Gal, s.m., caillou, galet : en patois normand, gal, gau, signifie pierre, caillou. Frédéric Godefroy, Dictionnaire de l’ancienne langue française (Paris, 1885), 206.

[vi] Charles de la Morandière, Histoire de la pêche française de la morue dans l’Amérique Septentrionale (Paris 1962), I. 418.

[vii] Ribault, Histoire des îles Saint-Pierre et Miquelon (voir note 11), 15.

[viii] Groiselle, s.f., groseille à maquereau. En irlandais groisaid. En patois normand de Guernesey, l’on dit guerouaisiau. Henri Moisy, Dictionnaire de patois normand (Caen 1887), 335.

[ix] Harrisse, Découverte et évolution cartographique de Terre Neuve (voir note 10), 318-319.

[x] Ribault, Histoire des îles Saint-Pierre et Miquelon (voir note 11), 16.

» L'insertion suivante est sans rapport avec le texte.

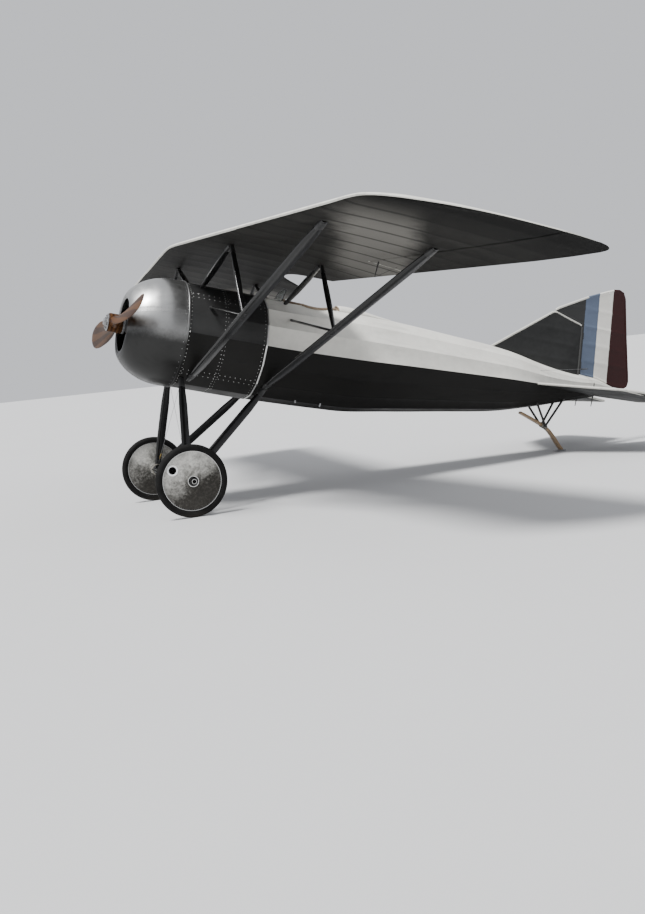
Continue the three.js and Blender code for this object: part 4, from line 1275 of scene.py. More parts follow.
def build_cowl():
    outer = cowl_outline()
    mouth_x, mouth_r = COWL_PROFILE[0][0] + 0.004, COWL_PROFILE[0][1] - COWL_LIP
    lip = [(mouth_x + COWL_LIP * sin(a), mouth_r + COWL_LIP * cos(a)) for a in np.linspace(0, pi, 8)[1:]]
    inner = [(x + COWL_WALL, r - COWL_WALL * 1.5) for x, r in reversed(outer[2:])]
    shell = Shell().lathe([*reversed(outer), *lip, *reversed(inner)], 128, closed=True)
    # Rolled bead and screws at the rear edge
    bead = [(-0.162 + 0.004 * cos(a), COWL_RIM + 0.0028 * sin(a)) for a in np.linspace(0, pi, 7)]
    shell.lathe(bead, 128)
    for angle in turns(48) + tau / 96:
        shell.head(-0.182, COWL_RIM, angle, SCREW, 1)
    # Lapped and riveted joints of the three sheets
    lap = ((-0.024, -0.001), (-0.0235, 0.0014), (0.0235, 0.0014), (0.024, -0.001))
    for angle in np.radians((70, 180, 290)):
        for off in (-0.014, 0.014):
            for x, r in outer[4:-2:2]:
                shell.head(x, r + 0.0012, angle + off / r, 0.0034, 1, sides=6)
        shell.loft([[round_x(x, r + grow, angle + off / r) for off, grow in lap] for x, r in outer[2:-1]])
    make_piece("engine_cowling", shell, ("cowl", "steel"), ("engine_cowl",))


def cylinder_profile():
    """Height and radius of one finned barrel, from the crankcase out."""
    drum, top, fin = ENGINE["drum"], ENGINE["top"], ENGINE["fin"]
    points = [(drum - 0.02, 0), (drum - 0.02, 0.047), (drum + 0.014, 0.047)]
    for i, h in enumerate(np.arange(drum + 0.02, top - 0.045, 0.0125)):
        reach = fin - 0.006 + 0.006 * min(1, i / 6)
        points += [(h, 0.046), (h + 0.001, reach), (h + 0.0028, reach), (h + 0.0038, 0.046)]
    return [*points, (top - 0.035, 0.047), (top - 0.028, 0.04), (top - 0.012, 0.036), (top - 0.01, 0)]


def engine_cylinder():
    """One cylinder upright over the crankshaft, with its valve gear, plug and induction pipe."""
    drum, top = ENGINE["drum"], ENGINE["top"]
    shell = Shell()
    rings = [[(r * cos(t), r * sin(t), h) for t in turns(28)] for h, r in cylinder_profile()]
    shell.loft(rings, 0, caps=False)
    shell.tube([(-0.066, 0.012, drum - 0.01), (-0.066, 0.012, top - 0.012)], 0.0055, 8, 2)
    rocker = [(-0.07, 0.012, top - 0.014), (-0.02, 0.006, top - 0.001), (0.026, 0, top - 0.012)]
    shell.tube(rocker, 0.006, 8, 2)
    shell.tube([(0, 0, top - 0.03), (0, 0, top - 0.004)], (0.02, 0.014), 12, 2)
    shell.tube([(-0.05, -0.03, top - 0.075), (-0.074, -0.036, top - 0.07)], (0.008, 0.006), 8, 3)
    pipe = [(0.062, 0.05, drum - 0.012), (0.072, 0.055, 0.22), (0.068, 0.045, 0.33)]
    return shell.tube([*pipe, (0.045, 0.02, top - 0.03)], 0.0125, 12, 4)


def build_engine():
    plane, drum, nose, front = ENGINE["plane"], ENGINE["drum"], ENGINE["nose"], PROPELLER["x"]
    case = (
        *((plane + 0.078, 0.043), (plane + 0.078, drum - 0.02), (plane + 0.07, drum - 0.004)),
        *((plane + 0.055, drum), (plane - 0.045, drum), (plane - 0.062, drum - 0.006)),
        *((plane - 0.078, drum - 0.032), (plane - 0.1, drum - 0.05), (plane - 0.13, nose + 0.012)),
        *((plane - 0.15, nose), (front + 0.09, nose), (front + 0.085, nose + 0.02)),
        *((front + 0.067, nose + 0.02), (front + 0.067, 0)),
    )
    shell = Shell().lathe(case, 72, 1)
    for angle in turns(18):
        shell.dome(round_x(plane - 0.079, 0.118, angle), (-1, 0, 0), 0.007, 0.008, 2, 6)
    cylinder = engine_cylinder()
    for angle in turns(9):
        place = Matrix.Translation((plane, 0, THRUST_Z)) @ Matrix.Rotation(angle, 4, "X")
        shell.copy(cylinder, place)
    finishes = ("iron", "steel", "bright edge", "brass", "copper")
    make_piece("rotary_engine_detail", shell, finishes, ("rotary_engine",), "engine")


def blade_rings(count=44, around=28):
    rings = []
    for t in np.linspace(0, 1, count):
        share = -0.02 + 1.02 * (1 - (1 - t) ** 1.4)
        chord, thick, pitch = (smooth_table(BLADE, share, c) for c in (1, 2, 3))
        s, c = sin(radians(pitch)), cos(radians(pitch))
        along, across = np.array((s, 0, c)), np.array((c, 0, -s))
        middle = np.array((0, -share * PROPELLER["radius"], 0))
        flat = float(np.interp(share, (0.1, 0.35), (0, 0.55)))
        ring = []
        for turn in turns(around):
            lift = sin(turn) * (1 - flat) if sin(turn) > 0 else sin(turn)
            ring.append(middle + along * (chord / 2) * cos(turn) + across * (thick / 2) * lift)
        rings.append(ring)
    return rings


def build_propeller():
    place = Matrix.Translation((PROPELLER["x"], 0, THRUST_Z)) @ Matrix.Rotation(-PROPELLER["tilt"], 4, "X")
    blade, shell = Shell().loft(blade_rings()), Shell()
    for turn in (0, pi):
        shell.copy(blade, place @ Matrix.Rotation(turn, 4, "X"))
    x, r = PROPELLER["x"], PROPELLER["hub"]
    half = ((0.066, 0), (0.066, r - 0.008), (0.06, r - 0.002), (0.05, r))
    front = [(x - d, reach) for d, reach in half]
    back = [(x + d, reach) for d, reach in reversed(half)]
    shell.lathe([*front, *back], 64)
    finishes = ("propeller",)
    make_piece("propeller_blades", shell, finishes, ("propeller",), "engine", crease=50)


def build_hub_plate():
    face, r = PROPELLER["x"] - 0.06635, PROPELLER["hub"]
    plate = (
        *((face, 0), (face, r - 0.01), (face - 0.002, r - 0.008), (face - 0.007, r - 0.008)),
        *((face - 0.009, r - 0.012), (face - 0.009, 0.04), (face - 0.012, 0.034)),
        *((face - 0.036, 0.031), (face - 0.04, 0.027), (face - 0.04, 0)),
    )
    hub = Shell().lathe(plate, 64)
    for angle in turns(8):
        for near, far, radius, sides in ((0.008, 0.017, 0.0105, 6), (0.016, 0.022, 0.006, 12)):
            hub.tube([round_x(face - d, 0.058, angle) for d in (near, far)], radius, sides)
    finishes = ("steel",)
    make_piece("propeller_hub_plate", hub, finishes, ("propeller_hub",), "engine", crease=30)


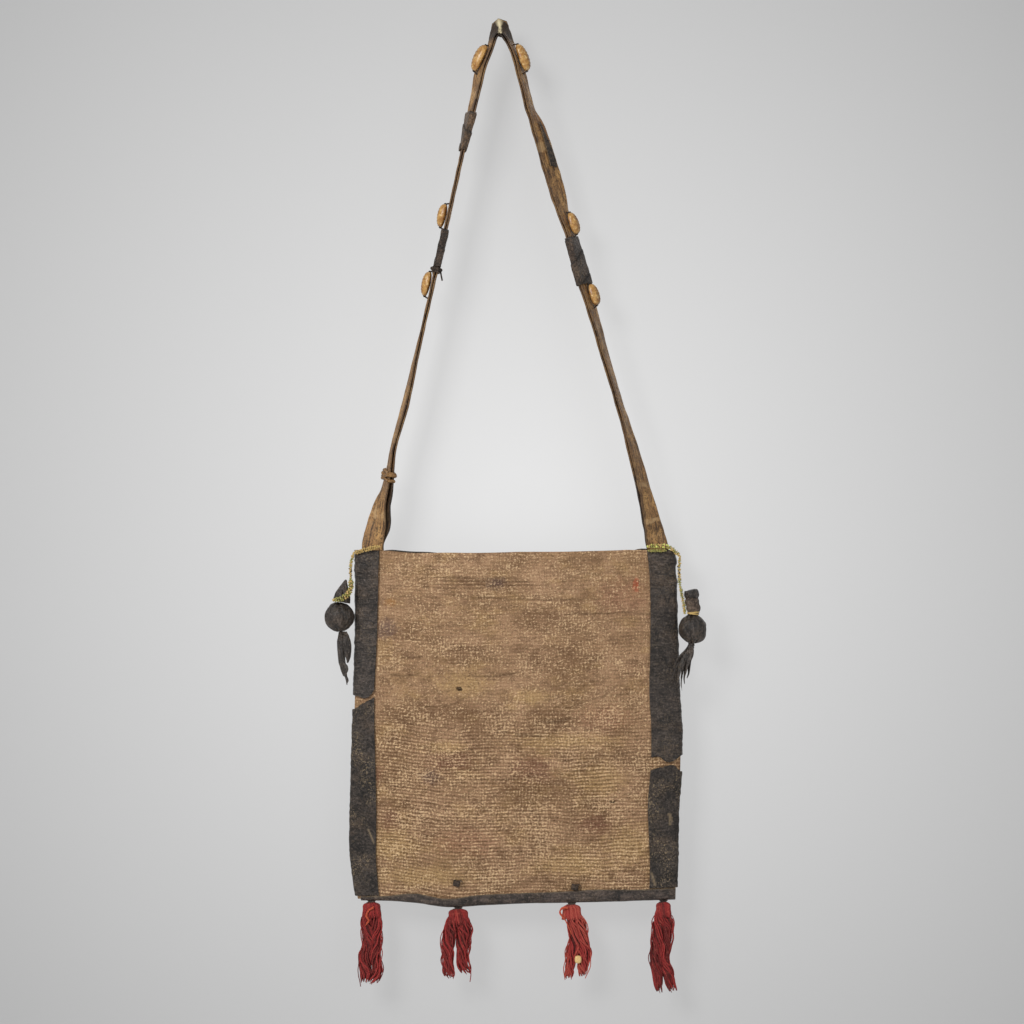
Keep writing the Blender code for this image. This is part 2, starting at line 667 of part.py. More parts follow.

[xi] Arrivé en 1685, Parat finira par abandonner son poste de gouverneur en 1690 après avoir été torturé et malmené par les Anglais. Parat était méprisé par les capitaines basques qui refuseront de le prendre comme réfugié à bord de leurs navires. Le gouveneur déchu de Plaisance se dirigera ensuite vers Saint-Pierre où il sera recueilli par les marins malouins. Il rentrera en France à l’automne 1690. Ribault, Histoire des îles Saint-Pierre et Miquelon (voir note 11), 23.

[xii] de la Morandière, Histoire de la pêche française (voir note 13), I. 436.


Note : cette série d’articles fut rédigée entre 1997 et 2004 dans le cadre d’une œuvre consacrée à l’histoire de la cartographie et de la toponymie de l’archipel. Le projet n’ayant abouti, les ébauches vous sont livrés tels quels avec pour seul objectif de mieux faire connaître cette facette particulière de notre histoire.

Cartographie et toponymie des îles Saint-Pierre et Miquelon.